Mark 8:31; 9:31; 10:34).
The disciples had not only rejected the testimony of Mary Magdalene and the Emmaus travelers, but also dismissed the Word of God as if God had been silent on the resurrection of Christ.
No wonder, then, that Mark used an especially strong word for Jesus’ rebuke of the disciples (ὠνείδισεν): he /upbraided/ them.
This highlights something about eyewitness testimony that is so basic that it is often overlooked, viz., that the testimony of eyewitnesses must testify to what the Bible says.
Even in disciplinary matters, as we saw a couple weeks ago, it isn’t enough for a witness to say that he saw so-and-so doing such-and-such.
Rather, he must testify that he saw so-and-so doing such-and-such contrary to the Word of God.
And when the eyewitnesses of Christ’s resurrection testified to what they had seen, they were also affirming that they had seen exactly what the Word of God said.
The strength of their testimony is never their own empirical observations, but the truth of Scripture.
When Peter confessed that Jesus is the Christ, the Son of the living God, Jesus said to him, /Blessed art thou, Simon Barjona: for flesh and blood hath not revealed it unto thee, but my Father which is in heaven/ (Matt.
16:17).[1]
Instead of following the disciples’ example of unbelief, we ought to thank God everyday for the fact that he has given us an inerrant and infallible Word, and that he has authenticated it in so many ways — by the signs and wonders that are recorded in Scripture, by eyewitnesses who heard and saw the great acts of God themselves, and most especially by the revelation of God given through the person and work of the Lord Jesus Christ.

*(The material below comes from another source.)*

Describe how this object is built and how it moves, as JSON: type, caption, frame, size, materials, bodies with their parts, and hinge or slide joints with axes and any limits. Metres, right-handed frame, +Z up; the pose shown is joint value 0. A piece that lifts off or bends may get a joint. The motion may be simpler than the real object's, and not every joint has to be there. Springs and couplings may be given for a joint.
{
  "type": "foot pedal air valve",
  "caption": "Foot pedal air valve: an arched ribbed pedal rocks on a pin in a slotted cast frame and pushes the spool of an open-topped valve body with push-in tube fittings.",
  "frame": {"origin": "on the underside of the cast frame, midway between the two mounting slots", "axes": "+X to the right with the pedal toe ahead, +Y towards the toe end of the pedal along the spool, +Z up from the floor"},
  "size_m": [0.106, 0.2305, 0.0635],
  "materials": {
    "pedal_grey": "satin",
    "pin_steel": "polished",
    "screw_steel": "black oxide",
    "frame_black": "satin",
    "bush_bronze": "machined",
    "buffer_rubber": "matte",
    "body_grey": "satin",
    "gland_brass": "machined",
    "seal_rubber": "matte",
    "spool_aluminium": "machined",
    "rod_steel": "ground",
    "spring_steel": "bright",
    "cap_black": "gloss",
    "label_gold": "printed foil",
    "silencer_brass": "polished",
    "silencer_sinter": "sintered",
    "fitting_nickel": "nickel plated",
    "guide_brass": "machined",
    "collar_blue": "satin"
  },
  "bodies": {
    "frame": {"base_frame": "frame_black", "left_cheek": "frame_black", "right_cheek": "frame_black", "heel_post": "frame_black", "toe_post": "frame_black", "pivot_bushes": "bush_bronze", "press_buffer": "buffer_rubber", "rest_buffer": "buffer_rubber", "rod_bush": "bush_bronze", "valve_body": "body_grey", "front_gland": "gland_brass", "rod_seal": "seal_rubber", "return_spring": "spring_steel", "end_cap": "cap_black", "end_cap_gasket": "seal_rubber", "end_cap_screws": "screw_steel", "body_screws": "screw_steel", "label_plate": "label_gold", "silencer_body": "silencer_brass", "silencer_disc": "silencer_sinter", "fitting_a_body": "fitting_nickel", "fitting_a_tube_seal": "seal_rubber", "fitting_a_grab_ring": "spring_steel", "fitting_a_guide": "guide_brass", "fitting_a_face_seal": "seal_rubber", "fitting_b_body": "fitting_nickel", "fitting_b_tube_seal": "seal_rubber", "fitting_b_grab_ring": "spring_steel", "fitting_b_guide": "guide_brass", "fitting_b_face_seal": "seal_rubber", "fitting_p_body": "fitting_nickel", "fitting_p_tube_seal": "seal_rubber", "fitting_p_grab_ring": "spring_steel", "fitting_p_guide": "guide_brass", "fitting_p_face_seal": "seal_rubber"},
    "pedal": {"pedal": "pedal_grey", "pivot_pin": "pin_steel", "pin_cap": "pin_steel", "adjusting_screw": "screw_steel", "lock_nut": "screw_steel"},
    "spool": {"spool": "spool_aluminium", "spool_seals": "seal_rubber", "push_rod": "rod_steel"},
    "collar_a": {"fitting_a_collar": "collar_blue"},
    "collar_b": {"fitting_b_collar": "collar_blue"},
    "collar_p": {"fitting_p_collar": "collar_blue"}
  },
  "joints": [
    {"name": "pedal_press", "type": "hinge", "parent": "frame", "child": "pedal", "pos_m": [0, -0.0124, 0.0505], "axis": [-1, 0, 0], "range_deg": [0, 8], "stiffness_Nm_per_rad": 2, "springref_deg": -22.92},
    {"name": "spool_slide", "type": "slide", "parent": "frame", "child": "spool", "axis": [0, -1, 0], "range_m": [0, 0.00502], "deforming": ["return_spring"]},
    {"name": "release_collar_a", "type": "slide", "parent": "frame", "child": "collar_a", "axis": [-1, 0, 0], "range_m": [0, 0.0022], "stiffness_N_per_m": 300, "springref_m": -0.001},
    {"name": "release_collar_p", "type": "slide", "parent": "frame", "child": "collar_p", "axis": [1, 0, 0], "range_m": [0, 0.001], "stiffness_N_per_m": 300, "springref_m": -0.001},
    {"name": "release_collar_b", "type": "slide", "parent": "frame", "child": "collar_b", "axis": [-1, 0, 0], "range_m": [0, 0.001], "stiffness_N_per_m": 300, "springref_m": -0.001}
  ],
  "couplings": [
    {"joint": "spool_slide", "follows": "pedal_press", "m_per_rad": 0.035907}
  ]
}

The importance of eyewitness testimony is that it takes us back to Scripture, which interprets the law, as well as biblical prophecy and its fulfillment to our endless comfort.
We learn from Scripture that we benefit from the resurrection of Jesus Christ when we believe in him.
!
The Great Commission
When Mary Magdalene saw the risen Lord, she could not wait to tell the others.
The Emmaus travelers seem to have been even more eager, perhaps even traveling back to Jerusalem in the dark of the night.